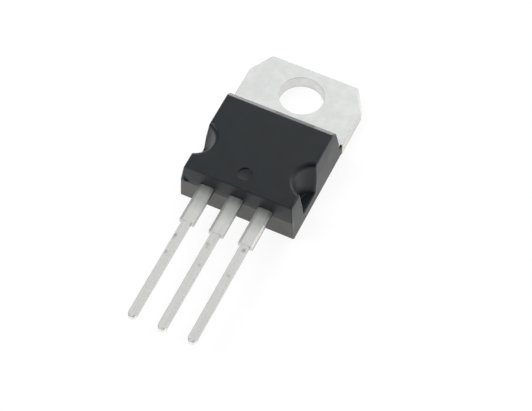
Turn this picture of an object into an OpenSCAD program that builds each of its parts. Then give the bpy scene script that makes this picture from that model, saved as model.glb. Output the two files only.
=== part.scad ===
// Power MOSFET in a three-lead through-hole package with a metal tab.
//
// A copper header carries the die and is at the same time the heatsink tab and
// the drain lead. The gate and source leads are separate. Bond wires join them
// to the die, and a moulded body holds everything together.
//
// Frame: the origin is the centre of the mounting hole on the heatsink face.
// +Z comes out of the front face, +Y runs to the free end of the tab, and the
// leads run towards -Y, with the gate at -X and the source at +X.

/* [Tab and header] */
// Width of the tab
tab_w = 10.12; // [8.4:0.02:12.2]
// Thickness of the tab and of the pad under the die
tab_t = 1.27; // [1.05:0.01:1.54]
// From the hole to the free end of the tab
tab_end = 2.78; // [2.3:0.02:3.4]
// Diameter of the mounting hole
hole_d = 3.8; // [3.1:0.02:4.4]
// Corner cut, measured along the free end
corner_x = 1.14; // [0.2:0.02:2]
// Corner cut, measured down the side
corner_y = 1.98; // [0.2:0.02:2.3]
// From the hole to the step where the header narrows into the body
neck_start = 3.12; // [2.9:0.02:3.3]
// Step in from each side of the tab to the neck
neck_step = 0.21; // [0.1:0.01:0.5]
// Length of the neck, before the header narrows to the pad
neck_l = 0.85; // [0.6:0.05:1.2]
// Height at which the lip that locks the pad into the body starts
lip_z = 0.62; // [0.3:0.02:0.9]
// Reach of that lip past the exposed back of the pad
lip_w = 0.15; // [0.05:0.01:0.25]
// Width of the groove across the front of the header that stops moisture
groove_w = 0.3; // [0.1:0.05:0.4]
// Depth of that groove
groove_t = 0.12; // [0.05:0.01:0.3]

/* [Moulded body] */
// From the hole to the foot of the body on the front of the tab
body_start = 3.46; // [3.4:0.02:4]
// Length of the body, from that foot to the parting line at the lead end
body_l = 9.27; // [7.7:0.01:11.2]
// Height of the parting line, which is the underside of the leads
parting_z = 2.56; // [2.3:0.02:3.1]
// Height of the front half, above the parting line
front_h = 1.72; // [1.42:0.02:2.1]
// Step in from the side of the tab to the side of the body, at the back
side_step = 0.02; // [0:0.01:0.1]
// Lean of each side below the parting line
side_lean_low = 0.15; // [0:0.01:0.25]
// Lean of each side above the parting line
side_lean_high = 0.21; // [0:0.01:0.4]
// Lean of the lead end below the parting line
end_lean_low = 0.27; // [0:0.01:0.4]
// Lean of the lead end above the parting line
end_lean_high = 0.2; // [0:0.01:0.4]
// Lean of the wall at the tab end
tab_wall_lean = 0.47; // [0:0.01:0.6]
// Chamfer at the tab end, measured down from the front face
chamfer_z = 0.63; // [0.3:0.01:0.9]
// Chamfer at the tab end, measured along the front face
chamfer_y = 0.7; // [0.3:0.01:0.9]

/* [Side notches] */
// From the centre of the notches to the lead end of the body
notch_back = 3.31; // [2.8:0.01:3.8]
// From the side of the body, at its back, out to the notch axis
notch_out = 0.19; // [0:0.01:0.5]
// Radius of a notch at the front face
notch_front_r = 1.65; // [1.4:0.01:1.9]
// Radius of a notch at its floor
notch_floor_r = 1.16; // [1:0.01:1.35]
// Height of the notch floor, and of the ledge that runs on below it
ledge_z = 1.1; // [0.7:0.01:1.2]

/* [Mould marks] */
// Diameter of the ejector mark in the front face
ejector_d = 1.15; // [0.8:0.05:2]
// Depth of the ejector mark
ejector_t = 0.12; // [0.05:0.01:0.3]
// From the ejector mark to the lead end of the body
ejector_back = 1.64; // [1.2:0.02:2.4]
// Diameter of the dimple over the gate lead
dimple_d = 0.48; // [0.3:0.02:0.6]
// Depth of the dimple
dimple_t = 0.14; // [0.05:0.01:0.25]
// From the dimple to the side of the body
dimple_side = 0.52; // [0.4:0.02:0.8]
// Height of the dimple above the parting line
dimple_up = 0.38; // [0.34:0.02:0.6]

/* [Leads] */
// Distance between lead centres
lead_pitch = 2.54; // [2.1:0.01:3.05]
// Thickness of the leads
lead_t = 0.46; // [0.36:0.01:0.56]
// Width of the leads next to the body
wide_w = 1.27; // [1.05:0.01:1.53]
// Width of the leads beyond the shoulder
narrow_w = 0.74; // [0.6:0.01:0.9]
// From the body to the shoulder of the leads
wide_l = 3.68; // [3:0.02:4.5]
// From the body to the tip of the leads
lead_l = 13.4; // [11:0.05:16.2]
// Drop of the rolled edges along the wide stretch
roll_t = 0.07; // [0.02:0.01:0.15]
// Corner cut at the tips, measured across the lead
tip_x = 0.18; // [0.05:0.01:0.25]
// Corner cut at the tips, measured along the lead
tip_y = 0.3; // [0.05:0.01:0.6]

/* [Inside the body] */
// Plastic between a notch and the metal beside it
notch_cover = 0.32; // [0.15:0.01:0.6]
// From the lead end of the body to the end of the pad
pad_back = 3.03; // [2.8:0.01:3.3]
// Straight stretch of the drain lead before its crank
crank_start = 0.4; // [0.2:0.02:0.5]
// Length of the crank that lifts the drain lead to the parting line
crank_l = 1.4; // [1:0.02:1.5]
// From the lead end of the body to the bond posts
post_back = 0.85; // [0.6:0.01:1]
// Length of the gate post
gate_post_l = 1.1; // [0.8:0.01:1.35]
// Length of the source post
source_post_l = 1.35; // [0.8:0.01:1.5]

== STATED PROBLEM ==
Repeat the listing above without any change.

== EXPECTED ANSWER ==
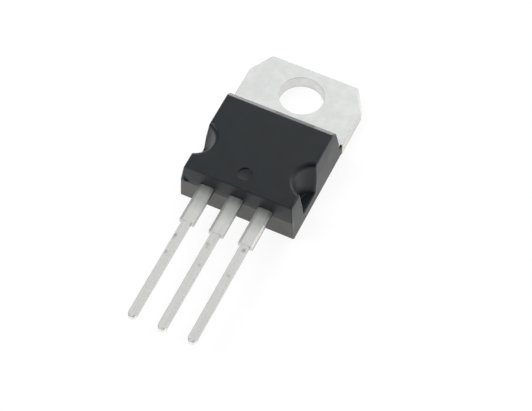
Turn this picture of an object into an OpenSCAD program that builds each of its parts. Then give the bpy scene script that makes this picture from that model, saved as model.glb. Output the two files only.
=== part.scad ===
// Power MOSFET in a three-lead through-hole package with a metal tab.
//
// A copper header carries the die and is at the same time the heatsink tab and
// the drain lead. The gate and source leads are separate. Bond wires join them
// to the die, and a moulded body holds everything together.
//
// Frame: the origin is the centre of the mounting hole on the heatsink face.
// +Z comes out of the front face, +Y runs to the free end of the tab, and the
// leads run towards -Y, with the gate at -X and the source at +X.

/* [Tab and header] */
// Width of the tab
tab_w = 10.12; // [8.4:0.02:12.2]
// Thickness of the tab and of the pad under the die
tab_t = 1.27; // [1.05:0.01:1.54]
// From the hole to the free end of the tab
tab_end = 2.78; // [2.3:0.02:3.4]
// Diameter of the mounting hole
hole_d = 3.8; // [3.1:0.02:4.4]
// Corner cut, measured along the free end
corner_x = 1.14; // [0.2:0.02:2]
// Corner cut, measured down the side
corner_y = 1.98; // [0.2:0.02:2.3]
// From the hole to the step where the header narrows into the body
neck_start = 3.12; // [2.9:0.02:3.3]
// Step in from each side of the tab to the neck
neck_step = 0.21; // [0.1:0.01:0.5]
// Length of the neck, before the header narrows to the pad
neck_l = 0.85; // [0.6:0.05:1.2]
// Height at which the lip that locks the pad into the body starts
lip_z = 0.62; // [0.3:0.02:0.9]
// Reach of that lip past the exposed back of the pad
lip_w = 0.15; // [0.05:0.01:0.25]
// Width of the groove across the front of the header that stops moisture
groove_w = 0.3; // [0.1:0.05:0.4]
// Depth of that groove
groove_t = 0.12; // [0.05:0.01:0.3]

/* [Moulded body] */
// From the hole to the foot of the body on the front of the tab
body_start = 3.46; // [3.4:0.02:4]
// Length of the body, from that foot to the parting line at the lead end
body_l = 9.27; // [7.7:0.01:11.2]
// Height of the parting line, which is the underside of the leads
parting_z = 2.56; // [2.3:0.02:3.1]
// Height of the front half, above the parting line
front_h = 1.72; // [1.42:0.02:2.1]
// Step in from the side of the tab to the side of the body, at the back
side_step = 0.02; // [0:0.01:0.1]
// Lean of each side below the parting line
side_lean_low = 0.15; // [0:0.01:0.25]
// Lean of each side above the parting line
side_lean_high = 0.21; // [0:0.01:0.4]
// Lean of the lead end below the parting line
end_lean_low = 0.27; // [0:0.01:0.4]
// Lean of the lead end above the parting line
end_lean_high = 0.2; // [0:0.01:0.4]
// Lean of the wall at the tab end
tab_wall_lean = 0.47; // [0:0.01:0.6]
// Chamfer at the tab end, measured down from the front face
chamfer_z = 0.63; // [0.3:0.01:0.9]
// Chamfer at the tab end, measured along the front face
chamfer_y = 0.7; // [0.3:0.01:0.9]

/* [Side notches] */
// From the centre of the notches to the lead end of the body
notch_back = 3.31; // [2.8:0.01:3.8]
// From the side of the body, at its back, out to the notch axis
notch_out = 0.19; // [0:0.01:0.5]
// Radius of a notch at the front face
notch_front_r = 1.65; // [1.4:0.01:1.9]
// Radius of a notch at its floor
notch_floor_r = 1.16; // [1:0.01:1.35]
// Height of the notch floor, and of the ledge that runs on below it
ledge_z = 1.1; // [0.7:0.01:1.2]

/* [Mould marks] */
// Diameter of the ejector mark in the front face
ejector_d = 1.15; // [0.8:0.05:2]
// Depth of the ejector mark
ejector_t = 0.12; // [0.05:0.01:0.3]
// From the ejector mark to the lead end of the body
ejector_back = 1.64; // [1.2:0.02:2.4]
// Diameter of the dimple over the gate lead
dimple_d = 0.48; // [0.3:0.02:0.6]
// Depth of the dimple
dimple_t = 0.14; // [0.05:0.01:0.25]
// From the dimple to the side of the body
dimple_side = 0.52; // [0.4:0.02:0.8]
// Height of the dimple above the parting line
dimple_up = 0.38; // [0.34:0.02:0.6]

/* [Leads] */
// Distance between lead centres
lead_pitch = 2.54; // [2.1:0.01:3.05]
// Thickness of the leads
lead_t = 0.46; // [0.36:0.01:0.56]
// Width of the leads next to the body
wide_w = 1.27; // [1.05:0.01:1.53]
// Width of the leads beyond the shoulder
narrow_w = 0.74; // [0.6:0.01:0.9]
// From the body to the shoulder of the leads
wide_l = 3.68; // [3:0.02:4.5]
// From the body to the tip of the leads
lead_l = 13.4; // [11:0.05:16.2]
// Drop of the rolled edges along the wide stretch
roll_t = 0.07; // [0.02:0.01:0.15]
// Corner cut at the tips, measured across the lead
tip_x = 0.18; // [0.05:0.01:0.25]
// Corner cut at the tips, measured along the lead
tip_y = 0.3; // [0.05:0.01:0.6]

/* [Inside the body] */
// Plastic between a notch and the metal beside it
notch_cover = 0.32; // [0.15:0.01:0.6]
// From the lead end of the body to the end of the pad
pad_back = 3.03; // [2.8:0.01:3.3]
// Straight stretch of the drain lead before its crank
crank_start = 0.4; // [0.2:0.02:0.5]
// Length of the crank that lifts the drain lead to the parting line
crank_l = 1.4; // [1:0.02:1.5]
// From the lead end of the body to the bond posts
post_back = 0.85; // [0.6:0.01:1]
// Length of the gate post
gate_post_l = 1.1; // [0.8:0.01:1.35]
// Length of the source post
source_post_l = 1.35; // [0.8:0.01:1.5]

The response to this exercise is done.